_GIVEN PROBLEM_
Write out the full listing again, exactly as it stands.

_SUPPLIED INFORMATION_
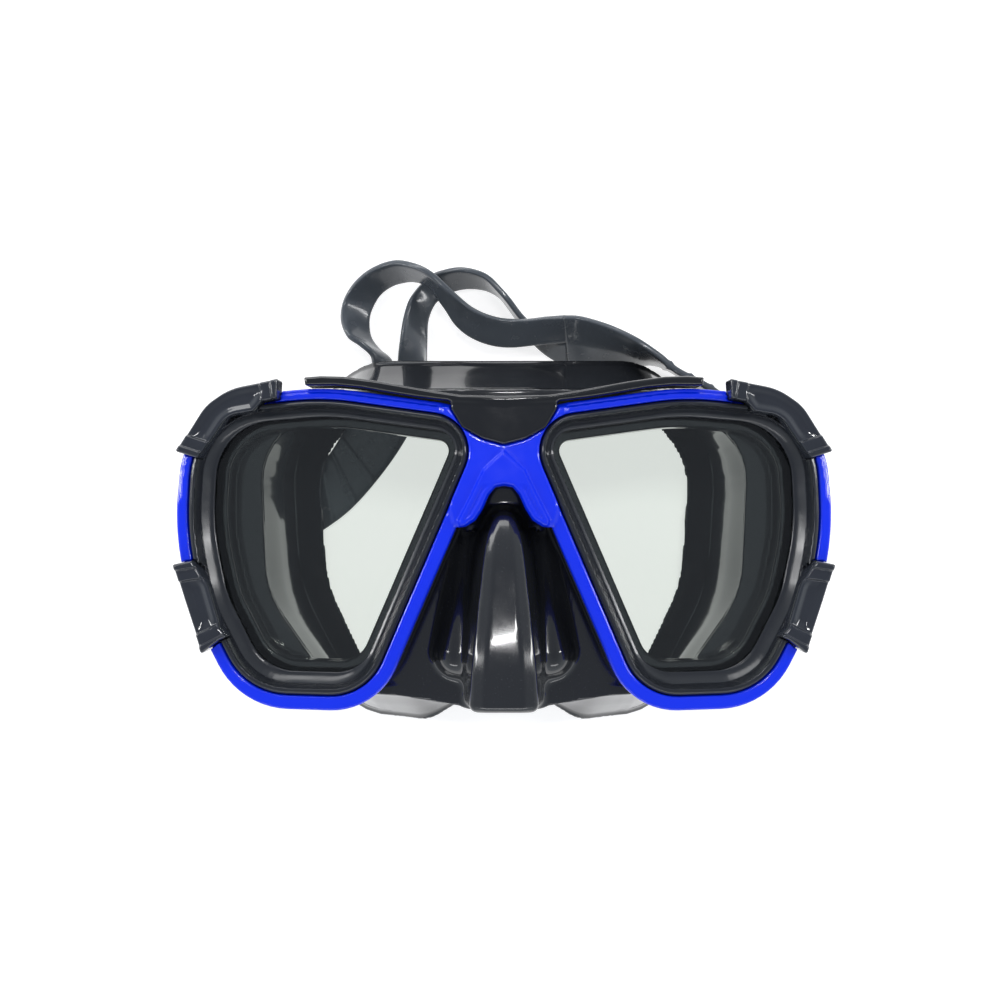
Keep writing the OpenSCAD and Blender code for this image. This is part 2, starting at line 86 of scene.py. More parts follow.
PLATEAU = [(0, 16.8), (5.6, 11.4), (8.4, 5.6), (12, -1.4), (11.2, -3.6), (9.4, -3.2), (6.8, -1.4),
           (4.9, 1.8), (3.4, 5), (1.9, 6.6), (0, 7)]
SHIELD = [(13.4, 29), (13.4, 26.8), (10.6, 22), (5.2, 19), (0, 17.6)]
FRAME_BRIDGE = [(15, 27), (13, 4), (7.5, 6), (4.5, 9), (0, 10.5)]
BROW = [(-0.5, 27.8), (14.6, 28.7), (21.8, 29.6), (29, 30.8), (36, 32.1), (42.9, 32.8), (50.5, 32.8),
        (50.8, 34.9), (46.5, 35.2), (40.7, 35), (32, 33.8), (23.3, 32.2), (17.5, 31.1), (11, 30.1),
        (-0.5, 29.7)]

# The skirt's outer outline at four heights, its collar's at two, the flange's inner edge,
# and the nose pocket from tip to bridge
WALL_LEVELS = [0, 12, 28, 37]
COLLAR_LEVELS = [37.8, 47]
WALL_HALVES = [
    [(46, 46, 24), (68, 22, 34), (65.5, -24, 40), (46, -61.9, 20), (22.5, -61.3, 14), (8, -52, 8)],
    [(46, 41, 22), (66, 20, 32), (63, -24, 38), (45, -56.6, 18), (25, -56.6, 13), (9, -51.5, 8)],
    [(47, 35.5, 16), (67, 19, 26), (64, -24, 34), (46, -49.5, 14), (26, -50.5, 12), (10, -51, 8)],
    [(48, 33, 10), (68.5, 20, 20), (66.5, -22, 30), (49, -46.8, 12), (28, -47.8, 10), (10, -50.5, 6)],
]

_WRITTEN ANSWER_
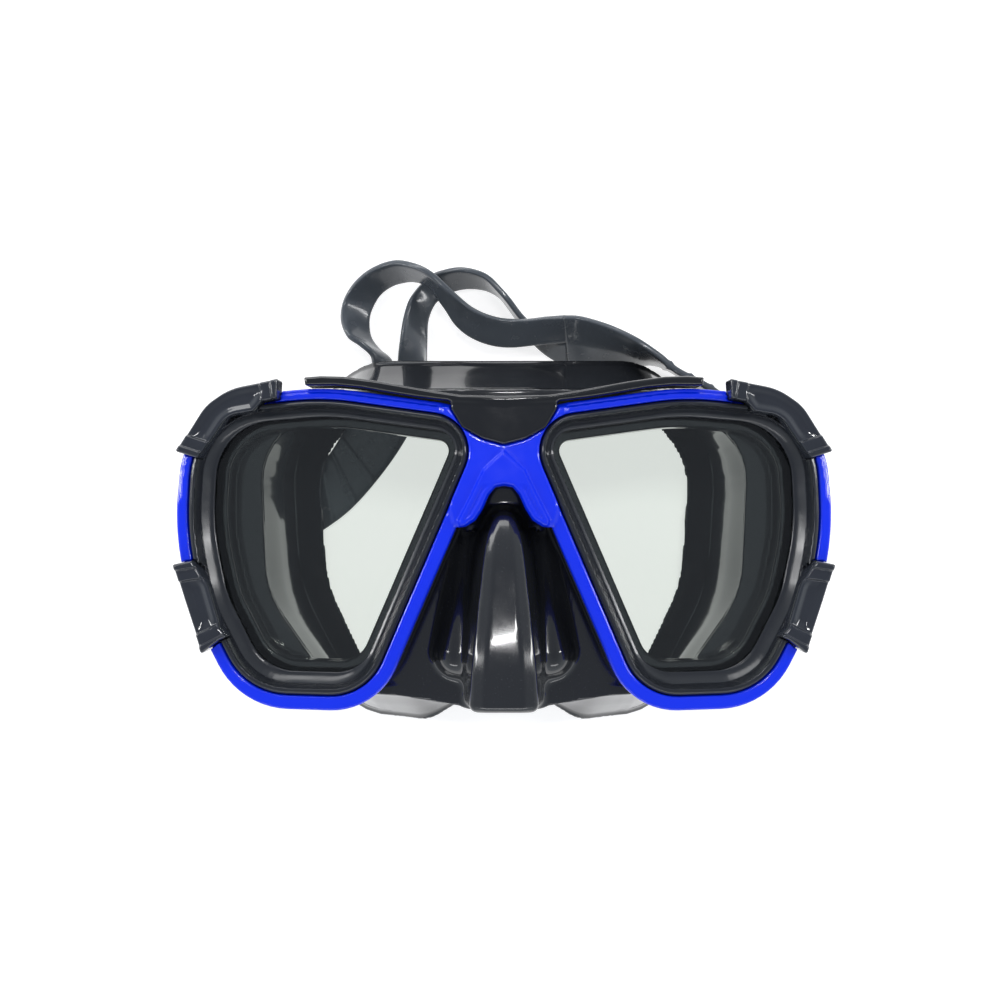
Keep writing the OpenSCAD and Blender code for this image. This is part 2, starting at line 86 of scene.py. More parts follow.
PLATEAU = [(0, 16.8), (5.6, 11.4), (8.4, 5.6), (12, -1.4), (11.2, -3.6), (9.4, -3.2), (6.8, -1.4),
           (4.9, 1.8), (3.4, 5), (1.9, 6.6), (0, 7)]
SHIELD = [(13.4, 29), (13.4, 26.8), (10.6, 22), (5.2, 19), (0, 17.6)]
FRAME_BRIDGE = [(15, 27), (13, 4), (7.5, 6), (4.5, 9), (0, 10.5)]
BROW = [(-0.5, 27.8), (14.6, 28.7), (21.8, 29.6), (29, 30.8), (36, 32.1), (42.9, 32.8), (50.5, 32.8),
        (50.8, 34.9), (46.5, 35.2), (40.7, 35), (32, 33.8), (23.3, 32.2), (17.5, 31.1), (11, 30.1),
        (-0.5, 29.7)]

# The skirt's outer outline at four heights, its collar's at two, the flange's inner edge,
# and the nose pocket from tip to bridge
WALL_LEVELS = [0, 12, 28, 37]
COLLAR_LEVELS = [37.8, 47]
WALL_HALVES = [
    [(46, 46, 24), (68, 22, 34), (65.5, -24, 40), (46, -61.9, 20), (22.5, -61.3, 14), (8, -52, 8)],
    [(46, 41, 22), (66, 20, 32), (63, -24, 38), (45, -56.6, 18), (25, -56.6, 13), (9, -51.5, 8)],
    [(47, 35.5, 16), (67, 19, 26), (64, -24, 34), (46, -49.5, 14), (26, -50.5, 12), (10, -51, 8)],
    [(48, 33, 10), (68.5, 20, 20), (66.5, -22, 30), (49, -46.8, 12), (28, -47.8, 10), (10, -50.5, 6)],
]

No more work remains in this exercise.